It has three electrons.
And so say we start with the lowest energy state, n equal 1.
So that will be a 1s.
I'll just draw a line.
And I'll draw arrows to represent the electrons.
So we got that from helium, the two electrons that's allowed.
So where does the third electron go?
Well if you try to put it in the 1s orbital then
all four quantum numbers of-- two of those electrons
are going to be the same.
So I can't put them in the 1s orbital.
I'll have to go to the next orbital.
I have to go to n equal 2.
So I have 2s, or I have a 2p.
No there are three 2p orbitals, three separate ones
for m sub l values, Negative 1, 0, and 1.

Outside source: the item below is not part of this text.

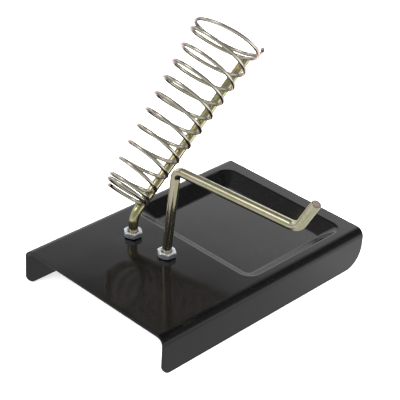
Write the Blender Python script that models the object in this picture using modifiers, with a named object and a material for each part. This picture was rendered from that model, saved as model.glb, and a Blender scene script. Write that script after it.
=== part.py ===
"""Soldering iron stand: a pressed steel base with a drawn tray, a leaning post that
carries a tapered wire coil, and a bent rest rod. Both rods are clamped by hexagon nuts.

Frame: +X runs along the base towards the tray, +Y across it towards the post, +Z is up.
Everything is laid out from the centre of the base. The last step slides it all along Y,
so that the origin ends up on the table under the centre of the whole outline.
"""

from math import cos, exp, pi, radians, sin, tan

import bmesh
import bpy
from mathutils import Matrix, Vector

MM = 0.001
UP = Vector((0.0, 0.0, 1.0))

# Base pressing
BASE_LENGTH = 133.0 * MM
BASE_WIDTH = 91.0 * MM
BASE_HEIGHT = 19.4 * MM
SHEET = 1.2 * MM
FOLD_RADIUS = 4.4 * MM
NEAR_CORNER = 5.0 * MM
FAR_CORNER = 10.5 * MM

# Tray, drawn into the far half of the plate
TRAY_X = (-7.0 * MM, 60.0 * MM)
TRAY_HALF_WIDTH = 39.0 * MM
TRAY_CORNER = 7.0 * MM
TRAY_FLOOR_CORNER = 3.0 * MM
TRAY_DEPTH = 5.0 * MM
RIM_RADIUS = 2.5 * MM
FLOOR_FILLET = 2.5 * MM
WALL_ANGLE = radians(35)
ARC_STEPS = 6

# Rods and their feet
ROD_RADIUS = 2.25 * MM
ROD_HOLE_RADIUS = 2.75 * MM
ROD_CHAMFER = 0.4 * MM
FEET_X = -21.6 * MM
POST_Y = 21.95 * MM
REST_Y = -0.6 * MM
FOOT_BELOW_PLATE = 4.6 * MM

# Thin M5 hexagon nuts
NUT_FLATS = 8.0 * MM
NUT_HEIGHT = 2.7 * MM
NUT_BORE_RADIUS = 2.55 * MM
NUT_CHAMFER = radians(30)
NUT_FACE_RADIUS = 3.88 * MM
NUT_TURN = radians(236)
GAP = 0.3 * MM

# Post
POST_CORNER_HEIGHT = 30.2 * MM
POST_SLOPE = radians(38.57)
POST_TURN = radians(1.8)
POST_BEND = 9.0 * MM
POST_SLANT_LENGTH = 92.5 * MM

# Coil: pitch steps are (turn at which the pitch takes over, pitch)
WIRE_RADIUS = 0.9 * MM
COIL_TURNS = 12.46
COIL_START = 4.6 * MM
COIL_SMALL_RADIUS = 10.1 * MM
COIL_TAPER = 0.0763
COIL_TILT = radians(-3.7)
COIL_PHASE = radians(278)
PITCH_STEPS = ((0.0, 2.1 * MM), (1.915, 8.5 * MM), (11.576, -16.3 * MM), (11.842, 9.2 * MM))
PITCH_BLEND = 0.08
RING_START = 11.02
RING_SHIFT = 4.45 * MM
FLARE = 0.4 * MM
FLARE_TURNS = 0.23
STEPS_PER_TURN = 24

# Rest rod
REST_LEAN_HEIGHT = 24.0 * MM
REST_LEAN = Vector((1.5 * MM, -1.7 * MM, 0.0))
REST_ARM_HEIGHT = 64.5 * MM
REST_ARM_LENGTH = 66.6 * MM
REST_ARM_TURN = radians(4.2)
REST_ARM_BEND = 4.2 * MM
REST_TIP_BEND = 6.2 * MM
REST_TIP_LENGTH = 16.8 * MM
REST_TIP_RISE = radians(62.6)


def clear_scene():
    for item in list(bpy.data.objects):
        bpy.data.objects.remove(item, do_unlink=True)


def new_collection(name):
    collection = bpy.data.collections.new(name)
    bpy.context.scene.collection.children.link(collection)
    return collection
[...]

So I could put the third electron say in the 2s orbital.
It could be pointed up or down, either way.
Now look at beryllium atom.
There are four electrons.
I have the 1s orbital.
I have 2s orbital and the 2p orbitals.
And so starting with lowest energy first
I'll put two electrons in 1s level.
And then I have two more electrons.
So I could put one in the 2s.
I could put one in the 2p.
But the lowest energy found by nature
is when I put a second electron in the 2s level.
Electrons like to be paired many times.
And so the beryllium atom would have
a pair of electrons in the 1s level and a pair in the 2s.
We can't always predict it.
But we can do experiments and then see the trends.
And nature picks what is most stable.
OK now we go to the boron atom with five electrons.
So we have our 1s, our 2s, and our 2p.
And so the first two electrons go in the 1s.
The next two electrons go in the 2s.
Now we have our fifth electron.
The only place for it to go is in one of the 2p orbitals.
They can go in either one.
Now nature's going to pick exactly
which orbital it wants it to go, either the minus 1, 0, or 1.
So there are a variety of ways.
But those energies are only separated by a small amount--
[INAUDIBLE] --purposes.
It just doesn't matter which one we stick it in.
Now we can have a shorthand way of writing these diagrams.
So what we'll do is we'll use a superscript
for the number of electrons.
That's the number of electrons in an orbital.
So this case we would have two electrons in the 1s orbital.
So it would be a way of representing this diagram.
This shorthand notation would be a way
of representing this diagram.
If we have 1s 2, 2s 2 that would be a way of representing two
electrons in the 1s orbital and two in a 2s orbital.
For our boron atom we would have this shorthand notation
for that diagram.
The shorthand notation of writing what
are called electron configurations of the atoms.
Electron configurations are important because they dictate
the physical properties and chemical
properties of the elements.